En d'autres mots, c'est le résultat qui importe, pas
le but. Gould fait remarquer qu'un exemple
classique d'exaptation, ce sont les éléments
architecturaux qu'on trouve habituellement
dans les églises et qu'on nomme "trompes",
qui sont les espaces laissés entre les éléments
structuraux d'un bâtiment, comme "l'espace
triangulaire entre la courbe extérieure d'une
arche et les murs droits et le plafond qui relient
l'arche." Les trompes ne sont pas une adaptation,
ce qui veut dire qu'elles existent, pas car elles ont
été planifiées, mais car elles sont les répercussions
de la constructions d'arches.
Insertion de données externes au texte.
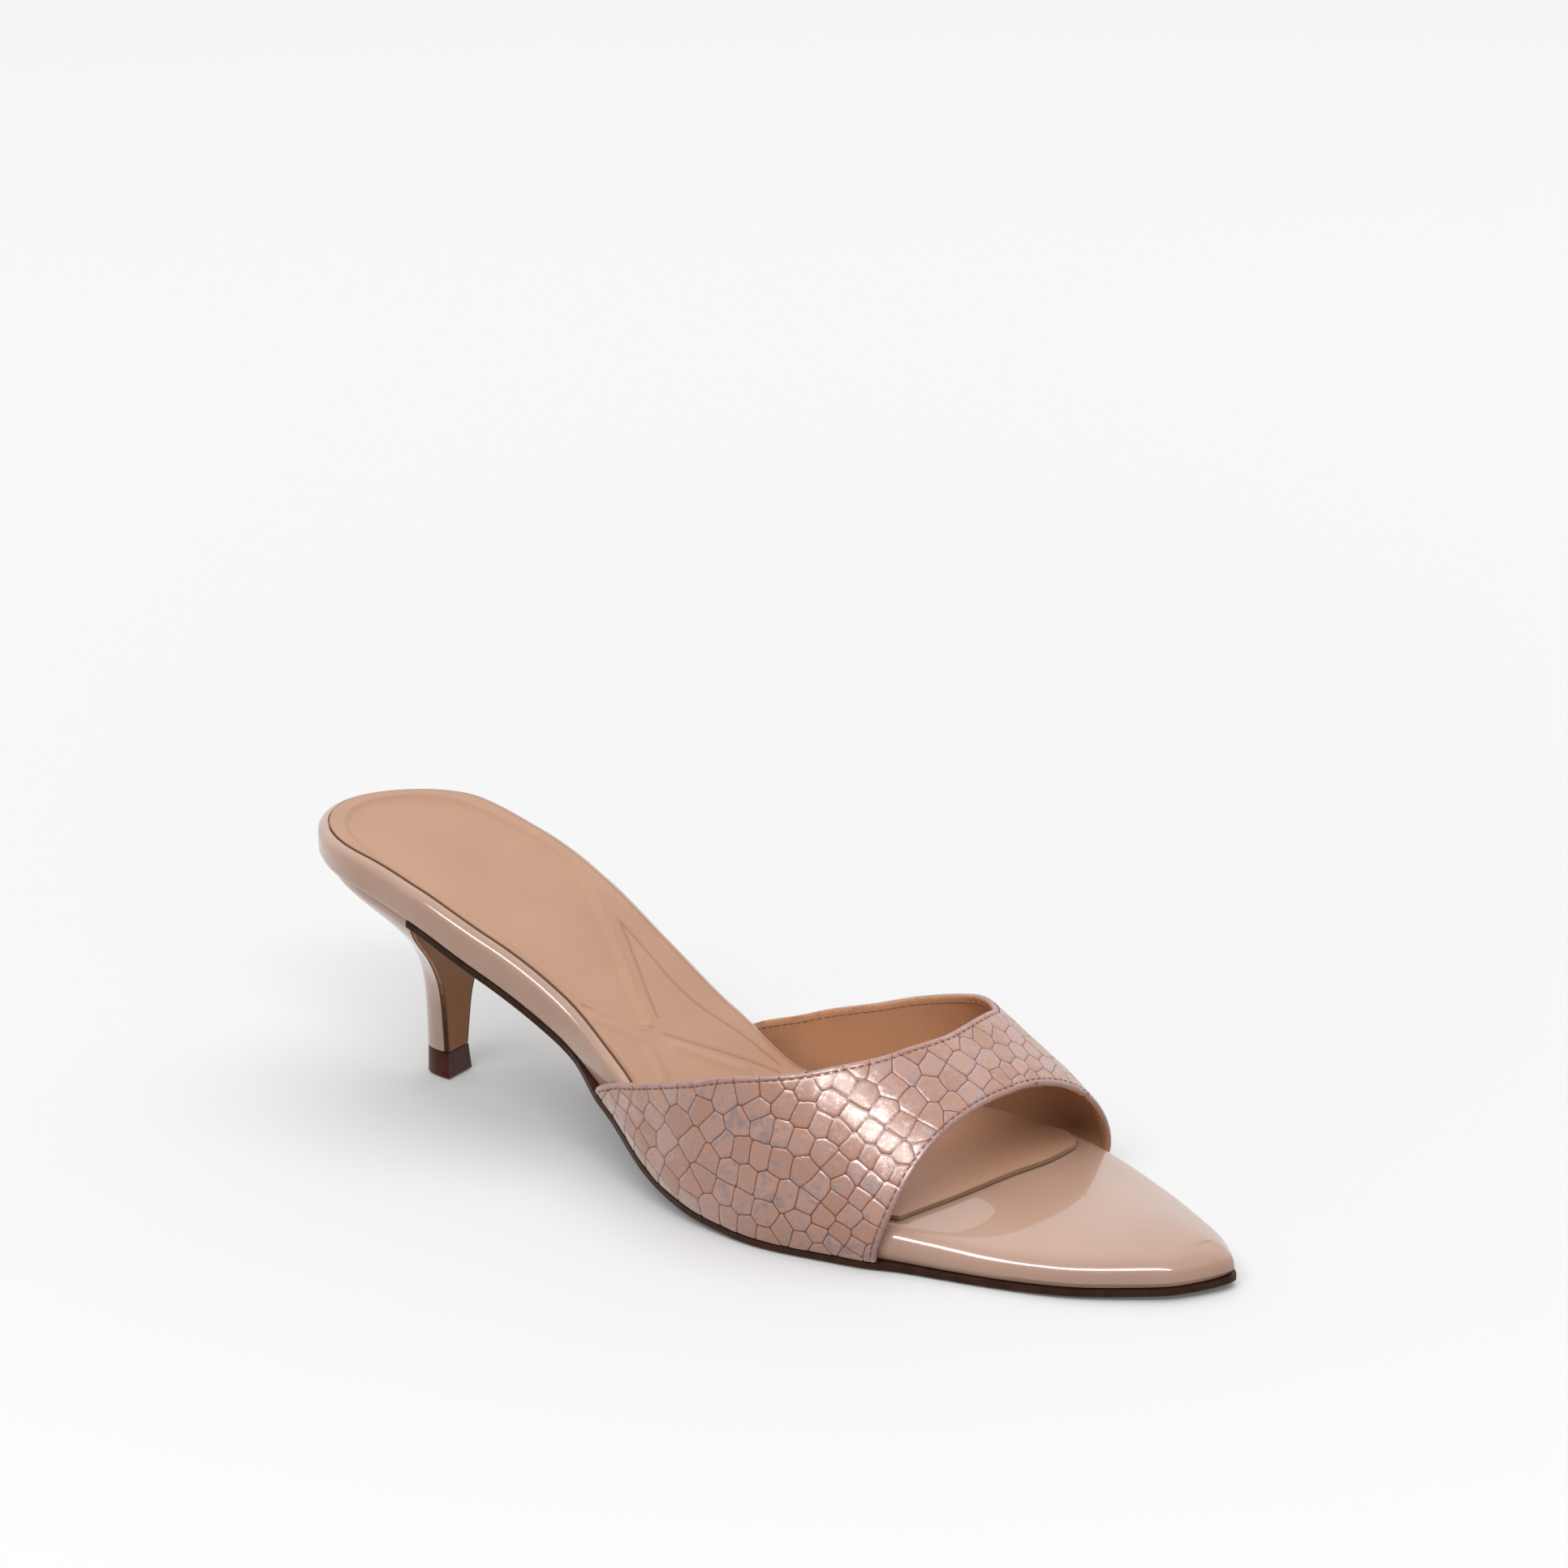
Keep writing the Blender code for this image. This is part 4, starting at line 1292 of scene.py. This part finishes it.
def makeHeel():
    piece = addGrid("heelBlock", heel["stepsAround"], heel["stepsUp"], placeHeel)
    closeUp(piece, -1, heel["middle"], 1)
    finishPiece(piece, "patentNude", "patent", "heel", angle=40)


def makeFacing():
    full = featherHeight(np.array([outsole["breastTop"]]))[0] - 2 * shoe["clearance"] - heel["topPieceHeight"]
    under = treadHeight(np.array([outsole["breastTop"] + shoe["clearance"] + heel["facingThickness"]]))[0]
    topShare = (under - 2 * shoe["clearance"] - heel["topPieceHeight"]) / full

    def place(u, v):
        outer = heelPoint(np.full_like(u, -math.pi / 2), v * topShare)
        inner = heelPoint(np.full_like(u, math.pi / 2), v * topShare)
        inset = heel["facingInset"]
        y = outer[:, 1] + inset + (inner[:, 1] - outer[:, 1] - 2 * inset) * u
        return np.column_stack((outer[:, 0] + shoe["clearance"], y, outer[:, 2]))

    piece = addGrid("breastFacing", *heel["facingSteps"], place)
    faceUp(piece, (1, 0, 0))
    applyModifier(piece, "SOLIDIFY", thickness=heel["facingThickness"], offset=1.0)
    points = getPoints(piece) - lastPlace
    z = points[:, 2]
    levels = np.linspace(z.min(), z.max(), heel["inkLevels"])
    near = [np.abs(z - level) < heel["inkBand"] for level in levels]
    reach = np.array([np.abs(points[here][:, 1]).max() for here in near])
    room = np.interp(z, levels, reach) - np.abs(points[:, 1])
    addAttribute(piece, "edgeInk", 1 - ease(room / heel["edgeInk"]))
    finishPiece(piece, "breastTan", "breast", "breast_cover", angle=40)


def makeTopPiece():
    facing = heel["facingThickness"] + shoe["clearance"]
    levels = table(
        "grow height",
        (heel["topPieceFlare"] - heel["topPieceBevel"], 0.0),
        (heel["topPieceFlare"], heel["topPieceBevel"]),
        (heel["topPieceFlare"] * heel["waistFlare"], heel["topPieceHeight"] * heel["waistHeight"]),
        (0.0, heel["topPieceHeight"]),
    )
    count = len(levels["grow"])

    def place(u, v):
        grow = np.interp(v * (count - 1), np.arange(count), levels["grow"])
        z = np.interp(v * (count - 1), np.arange(count), levels["height"])
        turn, across = heelTurn(u)
        x, y = stemPoint(turn, grow, facing + grow)
        return np.column_stack((x, y * (1 - 2 * across), z))

    piece = addGrid("topPiece", heel["stepsAround"], heel["topPieceSteps"], place)
    closeUp(piece, -1, heel["topPieceHeight"] / 2, 1)
    finishPiece(piece, "tipBrown", "tip", "top_piece", angle=30)


makeOutsole()
makeFootbed()
makeSock()
makeHeel()
makeFacing()
makeTopPiece()
makeStrapLining()
makeStrapLeather()
makeStitches("stitchesOutside", strap["threadDepth"], "threadRose")
makeStitches("stitchesInside", shoe["strapWall"] + strap["seamDepth"], "threadTan")


# Floor, light and camera
studio = {
    "floorSize": 24.0,
    "floorDrop": -0.0002,
    "floorColour": (0.62, 0.62, 0.62),
    "floorGlow": 0.26,
    "glowReach": (-0.8, 1.2),
    "roomLight": (0.14, 0.78),
    "roomReach": (-0.5, 0.7),
    "farSide": (-0.559, 0.829, 0.0),
    "aim": (0.0, 0.0, 0.03),
}

# Power, size and place of each light, and whether it is seen in reflections
lights = {
    "frontLight": (46.0, (2.6, 0.55), (0.60, -1.58, 1.98), True),
    "backLight": (44.0, (2.8, 2.8), (0.00, 0.45, 2.60), False),
}


def makeLights():
    for name, (power, size, place, mirrored) in lights.items():
        light = addObject(bpy.ops.object.light_add, name, type="AREA", location=place)
        light.data.energy = power
        light.data.shape = "RECTANGLE"
        light.data.size, light.data.size_y = size
        light.rotation_euler = (Vector(studio["aim"]) - Vector(place)).to_track_quat("-Z", "Y").to_euler()
        light.visible_glossy = mirrored


def makeWorld():
    # a pale room, brighter on the far side of the shoe than behind the camera
    shade = Shade(bpy.data.worlds.new("studioWorld"), "Background")
    towards = {0: shade.node("ShaderNodeTexCoord", None, None, "Generated"), 1: studio["farSide"]}
    far = shade.node("ShaderNodeVectorMath", {"operation": "DOT_PRODUCT"}, towards, "Value")
    strength = far.ramp(*studio["roomReach"], *studio["roomLight"])
    bpy.context.scene.world = shade.surface({"Color": (1.0, 1.0, 1.0), "Strength": strength})


def makeStudio():
    place = (0, 0, studio["floorDrop"])
    floor = addObject(bpy.ops.mesh.primitive_plane_add, "floor", size=studio["floorSize"], location=place)
    bpy.ops.object.transform_apply(location=True, rotation=True, scale=True)
    shade = Shade(bpy.data.materials.new("floorPaint"))
    away = shade.node("ShaderNodeVectorMath", {"operation": "LENGTH"}, {0: shade.places()}, "Value")
    floorPaint = shade.surface({
        "Base Color": studio["floorColour"],
        "Roughness": 0.95,
        "Specular IOR Level": 0.1,
        "Emission Color": shade.mix(away.ramp(*studio["glowReach"]), (0.0, 0.0, 0.0), (1.0, 1.0, 1.0)),
        "Emission Strength": studio["floorGlow"],
    })
    floor.data.materials.append(floorPaint)
    floor.visible_glossy = False
    makeLights()
    makeWorld()
    bpy.context.scene.view_settings.view_transform = "Standard"


# The photograph's view
view = {
    "eye": (0.77135, -1.13418, 0.60995),
    "turn": (69.37, 0.0, 34.05),
    "lens": 148.0,
    "sensor": 36.0,
    "nearest": 0.05,
}


def makeCamera():
    turn = [math.radians(angle) for angle in view["turn"]]
    camera = addObject(bpy.ops.object.camera_add, "Camera", location=view["eye"], rotation=turn)
    camera.data.lens = view["lens"]
    camera.data.sensor_width = view["sensor"]
    camera.data.clip_start = view["nearest"]
    bpy.context.scene.camera = camera


makeStudio()
makeCamera()
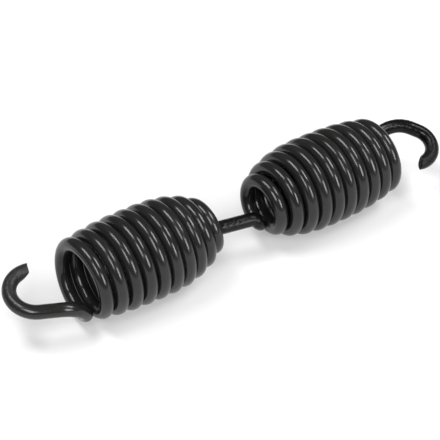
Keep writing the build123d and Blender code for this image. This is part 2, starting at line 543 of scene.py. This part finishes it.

Néanmoins, elles sont
souvent si merveilleusement ornementées et
intégrées au motif architectural dans son entier,
qu'on pourrait facilement penser qu'on les a faites
pour cela, alors qu'elles sont en fait juste un emploi
coopté de quelque chose, qui est apparu dans le
processus de quelque chose d'autre. Comme les
trompes, nos jeux de ficelle viennent au monde
par un processus similaire. Ils sont des exaptations
qui n'ont pas de buts utilitaires prémédités, mais
jaillissent d'explorations folâtres. En fait, la ficelle
elle-même, la ficelle employée pour réaliser des jeux
de ficelle vient certainement de quelque chose de
laissé d'autres projets. Les jeux de ficelle sont
des objets culturels "anti-structurels" qui s'infiltrent
dans le temps et l'espace "anti-structurels".